I caught Alex’s eyes across the table, felt my face screaming, as I tried to gesture in some kind of way that this was the poet that me and Em had been consulting every day for two weeks, that this was the person who had so tenderly assorted watercolours and flowers and dog biscuits in a poem I had read to sleep.

Part of the reason the poem stopped being the poem is because I met Karen and frankly because she is one of the most wonderful, funny and astounding people I’ve ever met (as were all the residents on the Arvon). When she tells a story, she talks about blushing, recounting I could feel myself blushing, feel it rising to my cheeks, as she neatly pats her cheekbones whilst detailing a story about her daughters, a ringtone or an audacious experience involving towels. The thing about Karen is that she also used to be a professional dance teacher. I started learning tango sometime at the end of last year, having moved to a new city. I had trialled a class in Durham, and the teacher had told me if there was one thing to continue, it was dance, and I hugged him and laughed and tinkled off to York. Eight months later and it’s pretty much my midweek highlight. On the last night of the course, Karen and I danced together. She hadn’t done it in years but closed her eyes, brought me into close embrace and we spritzed across the oak barn floor. Colours flashed past in spokes of blue and white, flat and rounded. We burrowed into each other in a funny anecdotal way.

Everything I had ever written and said about the poem felt wrong.
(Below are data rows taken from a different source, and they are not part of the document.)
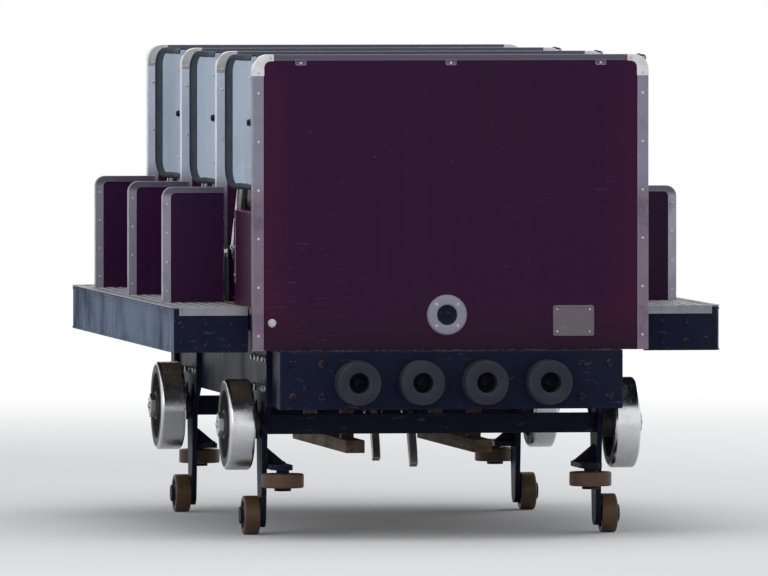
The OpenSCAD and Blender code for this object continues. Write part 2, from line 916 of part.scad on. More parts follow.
rear_board();
middle_board();
forward_board();
front_board();
board_edging();
side_ears();
leg_guards();
guard_edging();
seat_boxes();
seat_cushions();
back_pads();
floor_panel();
running_board_left();
running_board_right();
side_fascias();
side_sills();
cross_members();
rear_beam();
front_beam();
buffers();
wheel_carriers();
rear_axle();
front_axle();
brake_runners();
dog_hangers();
lap_bar_brackets();
lap_bar_rear();
lap_bar_middle();
lap_bar_front();
road_wheel(-1, -1);  // road_wheel_rear_left
road_wheel(1, -1);  // road_wheel_rear_right
road_wheel(-1, 1);  // road_wheel_front_left
road_wheel(1, 1);  // road_wheel_front_right
guide_wheel(-1, -1);  // guide_wheel_rear_left
guide_wheel(1, -1);  // guide_wheel_rear_right
guide_wheel(-1, 1);  // guide_wheel_front_left
guide_wheel(1, 1);  // guide_wheel_front_right
upstop_wheel(-1, -1);  // upstop_wheel_rear_left
upstop_wheel(1, -1);  // upstop_wheel_rear_right
upstop_wheel(-1, 1);  // upstop_wheel_front_left
upstop_wheel(1, 1);  // upstop_wheel_front_right
drawbar();
chain_dog();
rollback_dog();
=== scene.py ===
"""Looks of an open roller coaster car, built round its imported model, in metres."""
import logging
import math
import random
from dataclasses import dataclass
from enum import Enum
from typing import Callable, Iterable, Sequence

import bmesh
import bpy
import numpy as np
from mathutils import Matrix, Vector
from mathutils.bvhtree import BVHTree


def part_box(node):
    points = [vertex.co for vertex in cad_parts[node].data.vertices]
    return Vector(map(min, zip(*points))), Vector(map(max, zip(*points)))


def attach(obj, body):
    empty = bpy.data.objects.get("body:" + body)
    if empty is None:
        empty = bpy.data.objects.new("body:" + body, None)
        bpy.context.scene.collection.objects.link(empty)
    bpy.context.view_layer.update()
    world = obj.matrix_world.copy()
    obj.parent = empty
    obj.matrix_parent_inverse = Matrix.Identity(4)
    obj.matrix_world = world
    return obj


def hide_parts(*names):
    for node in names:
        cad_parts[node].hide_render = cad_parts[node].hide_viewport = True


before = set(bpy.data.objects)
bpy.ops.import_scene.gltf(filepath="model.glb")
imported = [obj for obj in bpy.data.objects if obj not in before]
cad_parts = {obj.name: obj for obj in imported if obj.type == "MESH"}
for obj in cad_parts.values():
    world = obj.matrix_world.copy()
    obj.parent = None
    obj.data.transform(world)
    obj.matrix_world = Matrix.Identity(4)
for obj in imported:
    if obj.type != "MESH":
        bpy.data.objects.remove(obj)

LOG = logging.getLogger("car")
Point = tuple[float, float, float]
Flat = tuple[float, float]
Colour = tuple[float, float, float]
Spot = tuple[Point, Point]

BOARDS = ("rear_board", "middle_board", "forward_board", "front_board")
ROWS = ("rear", "middle", "front")
ENDS = ("rear", "front")
SIDES = {"left": -1.0, "right": 1.0}
SIGNS = tuple(SIDES.values())
ROW_PITCH = 0.800


class Plane(Enum):
    """How a flat outline stands in the car's frame."""

    ACROSS = "x and z, with its depth along y"
    ALONG = "y and z, with its depth along x"
    LEVEL = "x and y, with its depth along z"


class Axis(Enum):
    """Directions in the car's frame."""

    RIGHT = (1.0, 0.0, 0.0)
    LEFT = (-1.0, 0.0, 0.0)
    FORWARD = (0.0, 1.0, 0.0)
    BACK = (0.0, -1.0, 0.0)
    UP = (0.0, 0.0, 1.0)
    DOWN = (0.0, 0.0, -1.0)


class Head(Enum):
    """Profiles of the fastener heads that show on the car, with their faces round the axis."""

    HEX = (((0, -0.1), (1, -0.1), (1, 0.14), (0.92, 0.2), (0, 0.2)), 12)
    DOME = (((1, -0.1), (1, 0.05), (0.86, 0.32), (0.5, 0.52), (0, 0.58)), 10)
    PAN = (((1, -0.1), (0.97, 0.3), (0.8, 0.5), (0.46, 0.55), (0.38, 0.2), (0, 0.2)), 9)
    FLAT = (((1, -0.1), (1, 0.06), (0.9, 0.1), (0.42, 0.12), (0.36, -0.04), (0, -0.04)), 10)


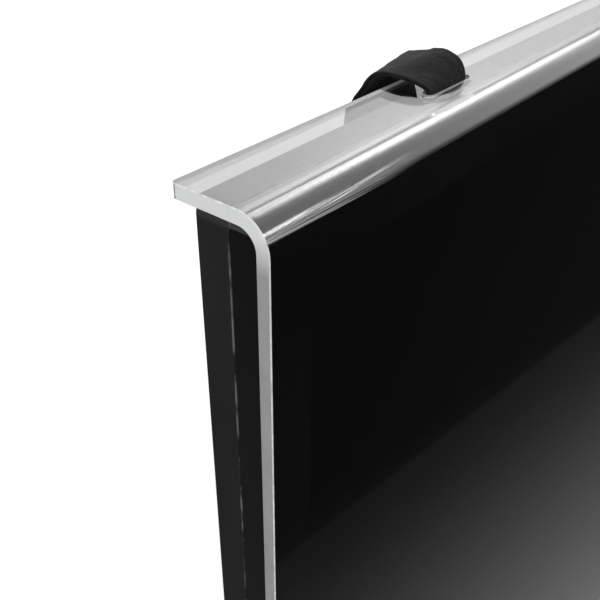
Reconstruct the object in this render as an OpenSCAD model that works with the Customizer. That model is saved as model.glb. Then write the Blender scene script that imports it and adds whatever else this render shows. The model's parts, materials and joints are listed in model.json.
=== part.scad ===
// Clear bent-sheet guard that hangs over the top edge of a flat panel.
// Two hook-and-loop straps pass through slots in its lip and hold it there.
// Frame: +X right seen from the front, +Y to the back, +Z up.
// Origin: centre of the panel's rear bolt pattern, on the raised rear face.

/* [Guard sheet] */
// Width of the clear sheet, end to end
guard_w = 1550; // [900:1:2000]
// Height of the bent sheet, from the lip's top face to the lower edge
guard_h = 870; // [700:1:1200]
// Thickness of the clear sheet
sheet_t = 5; // [3:0.5:8]
// Radius on the inside of the bend
bend_r = 6.5; // [4:0.5:12]
// Depth of the lip, from the sheet's front face to the lip's rear edge
lip_depth = 37; // [32:0.5:60]
// Radius of the lip's two rear corners
lip_corner_r = 2.5; // [1:0.5:6]
// Radius of the sheet's two lower corners
lower_corner_r = 8; // [2:1:30]

/* [Strap slots] */
// Distance of each slot's centre from the sheet's nearer end
slot_inset = 120.7; // [60:0.1:250]
// Distance of the slot's centre line behind the sheet's front face
slot_setback = 21.3; // [19:0.1:24]
// Width of the slot, front to back
slot_w = 4; // [3.2:0.1:4.6]
// Room between the strap's edge and the slot's end
slot_end_gap = 1.5; // [0.5:0.1:4]

/* [Straps] */
// Width of the strap webbing
strap_w = 25; // [15:1:50]
// Thickness of the strap webbing
strap_t = 1.6; // [1:0.1:2.2]
// How far the strap reaches down behind the panel, from the lip's top face
strap_drop = 162; // [130:1:260]
// Length of the loose tail that peels away
tail_len = 76; // [50:1:90]
// Height of the slack loop's centre line over the lip
loop_rise = 5.2; // [3.5:0.1:15]
// Reach of the slack loop behind the slot
loop_reach = 31.3; // [27:0.1:45]
// Thickness of the hook tape sewn to the tail
hook_t = 0.8; // [0.5:0.1:1.5]
// Thickness of the loop pad stuck to the rear cover
pad_t = 1.5; // [0.8:0.1:3]
// How far the pad stands out past the strap on each side
pad_margin = 1.5; // [0:0.5:6]
// Length of each sewn bar on the tail
bar_len = 19; // [10:1:24]
// Height of each sewn bar
bar_h = 2.4; // [1:0.1:5]
// How far the sewn thread stands out of the webbing
thread_t = 0.35; // [0.2:0.05:0.8]

/* [Panel] */
// How far the panel's side stays inside the sheet's end
side_inset = 1.5; // [0:0.1:10]
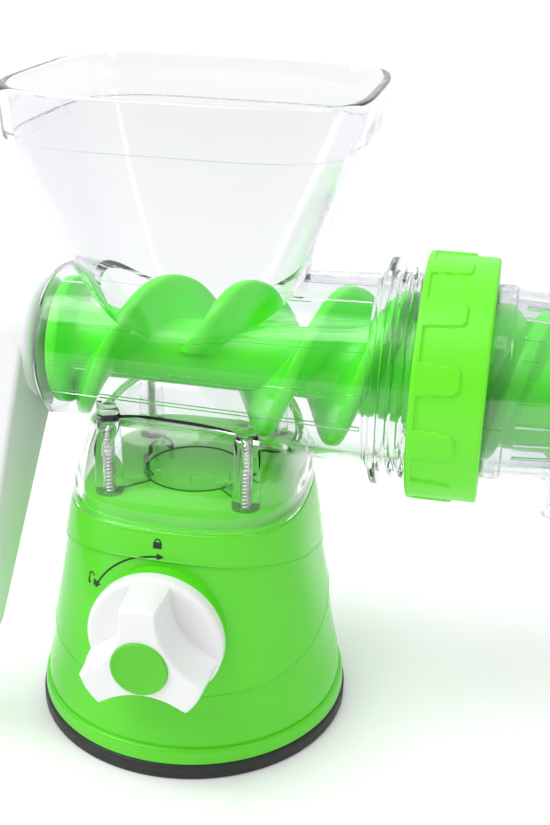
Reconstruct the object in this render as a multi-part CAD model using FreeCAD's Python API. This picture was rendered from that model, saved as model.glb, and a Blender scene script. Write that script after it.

Derrida writes about the dead – saying what is left is only recognised to be “in us” or “between us” – us being the living. When we say “in us” or “between us” we speak so painfully of an inside and an outside. The experience of reading demarcates a similar boundary state – that is we can’t call on the book or the poem, we can’t address it, to do so would be like calling on a thing that cannot respond. The address reflects, boomerangs, toward the poem in the self. We only have the dead, or the poems, as images, representations or impressions “for us”, not at our own disposal. I’m thinking of the picture of Walt Whitman from the inside of Song of Myself. In Leaves of Grass he envisions himself literally in verse,

Listener up there! what have you to confide to me
Look in my face while I snuff the sidle of an evening
(Talk honestly, no one else hears you, and I stay only a minute longer.)

Whitman is only talking, however, because I see the image of him doing so – as I construct the image. But I will always interiorise a dissymmetry in the “concept of the dead, living in me.” Nothing can touch the dead in what he terms an “infinite alterity”, or the other that does not allow itself to be translated. When I think of memory, and of writing, I have to think of it through ghosts. I write about it in Dreamtheory from Encyclopaedia:

Dreamtheory

I am fearing my own coldness, I mean the parts 
of myself that are resolute, are hovering inside 
of me like plasma. Derrida says infinite alterity,
the completely other, the dead, living in us. 
Like issues of chia seed. Ghostly cell walls, 
translucent to the point of purple, a fraction 
I cannot cross. I can’t begin again. 
I’m so sick of newness. Give me the beehive, 
the piecebag, the quilt. I carry you with me
wherever I go. 

The dead and memory and poetry as these whitewashed stones living in and between us, containing a buffer shell, a kind of membrane where total interiorisation can never be complete. The poem is not ours. Dear Faye wasn’t mine or Em’s, but an evasion precisely from law and obligation. That’s what the poem’s about afterall. (Sort of. It’s also a love poem and should be read with the other Dear Faye poems from the collection. Go buy it and read it).

When I met Karen, it felt like me and Em had been caught, like two children eating dog biscuits under the table.

We had been calling on it, the only way we knew how, breaking it into uneven pieces and sharing the crumbs. We’d dissolved the poem and used the soak-stained technique, blurring it out until it became a kind of Rorschach test. I’m saying this was so much joy. In a way, I thought, maybe the poem wasn’t even Karen’s. In this way where the poem can resist a reader’s gaze, can trapeze itself outside of the plastic cup and walk off with eight legs into the heat, knowing it will perform its own routine. Em’s right, we don’t need to know hundreds of poems. One or two sustain us for a lifetime, because they are so sustainable.

They swing into our lives and introduce us to people and words that change and write and dance with us, skipping up again and again like dice or wild cards. The way we hold them is unbalanced because the way they affect us is unbalanced. I suppose something always coheres and something always doesn’t, and our job as writers is to try and make sense of that. To not try and decode what sits between and in us – but to know that there is a labour at hand in sharing.